To describe Live At The Circus Maximus merely as an audio-visual feast would be a bit like calling the feeding of the 5,000 a small buffet with some bread and fish.

Those of us lucky enough to have witnessed David Gilmour’s Luck And Strange Tour in 2024 saw a show that was sumptuous in every aspect, from breathtaking musicianship to spectacular staging. This film – captured at a six-night engagement at the historic stadium where Romans raced chariots – is a lasting remembrance of a quite dazzling event.

The combination of a peerless catalogue to draw from, both as erstwhile Pink Floyd member and now solo figurehead, plus a state-of-the-art stage set, made the whole tour something to savour.

But director Gavin Elder and his team have superbly optimised the opportunity to capture Gilmour and his musicians in a breathtaking, ancient setting among the Seven Hills on which Rome was built.

Monochrome footage sets the stunning scene before a definitive latterday performance of 130 minutes by a band of all the talents, with wide and airborne camera angles sometimes making it look as if they’re playing to the whole city.

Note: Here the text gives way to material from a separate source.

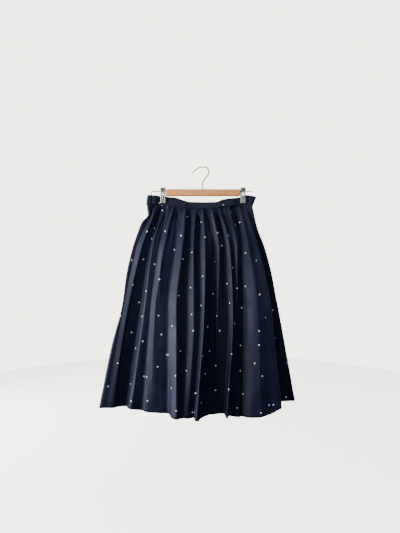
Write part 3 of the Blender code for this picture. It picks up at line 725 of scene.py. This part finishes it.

Among the remarkable lighting effects, the stage at one point is a volcanic cauldron of red mist, at other times bathed in lasers.

Keyboard master Greg Phillinganes (who also contributes some key vocals) and newest member, guitarist Ben Worsley, are standouts alongside a stellar vocal/instrumental backline of the Webb Sisters, Louise Marshall and Gilmour’s daughter Romany.

She steps out to join him nervelessly on album highlight Between Two Points, the Montgolfier Brothers cover, and she takes part in the admirable reincarnation of The Great Gig In The Sky, with the soulful Marshall at the piano and Gilmour on pedal steel.

As ever, he’s the usual antithesis of a rock frontman, impassive throughout apart from the occasional smile at his workmates; but he’s in faultless form on abiding lodestars such as Breathe, Time, Wish You Were Here and the encore of Comfortably Numb (with the stalwart Guy Pratt vocalising the verses) and recent solo tracks The Piper’s Call and Dark And Velvet Nights.

Floyd’s weighty The Division Bell precedes his tribute to wife, collaborator and inspiration Polly Samson on the same album’s Coming Back To Life.

The film is augmented by documentaries, rehearsal footage and videos, and accompanied by the live album The Luck And Strange Concerts. An admirable memento of a dark and velvet night, indeed.

Live At The Circus Maximus is on sale now via Sony.